Implementation and cooperation with the Council and its mechanisms

  • States should report to the Council on the actions they have undertaken as a result of cooperation with it and its mechanisms – for example the impact of their engagement with a Special Procedures visit – and share their experience of implementation, in terms of challenges, obstacles and achievements. The item 5 General Debate could be a useful forum for such discussions. 
  • A space to meaningfully discuss implementation and cooperation with the Council and its mechanisms should be created. This could be done, for example, through:
  • discussion of the reports of the Special Procedures system, notably the communications reports and the report of the annual meeting;
  • inviting the President of the Council to address persistent cases of non-cooperation; and
  • publishing an annual report on this issue, linking the outcome of this report to the election of future Council members.

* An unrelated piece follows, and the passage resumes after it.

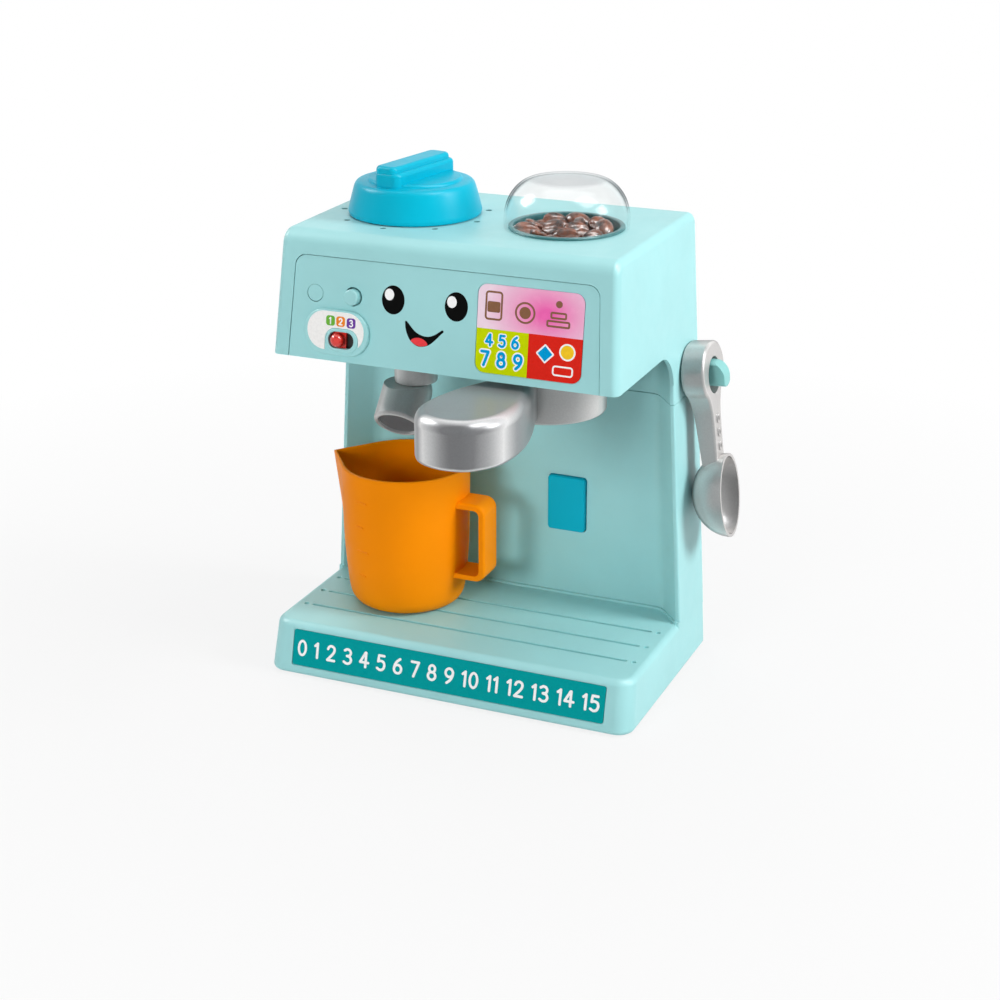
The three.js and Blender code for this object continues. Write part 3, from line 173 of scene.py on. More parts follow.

  • Concrete criteria for what cooperation with the Council and its mechanisms means in practice should be developed, such as by translating the principles in the joint statement on Council participation and/or incoming members’ pledge into specific measurable commitments (e.g. responding to Special Procedures’ urgent appeals, communications and country visit requests substantively, and within a specified time-frame).
  • Each State and/or OHCHR should maintain a comprehensive monitoring database, bringing together relevant recommendations from Special Procedures, Treaty Bodies, the UPR and Council resolutions, and report on implementation of these recommendations.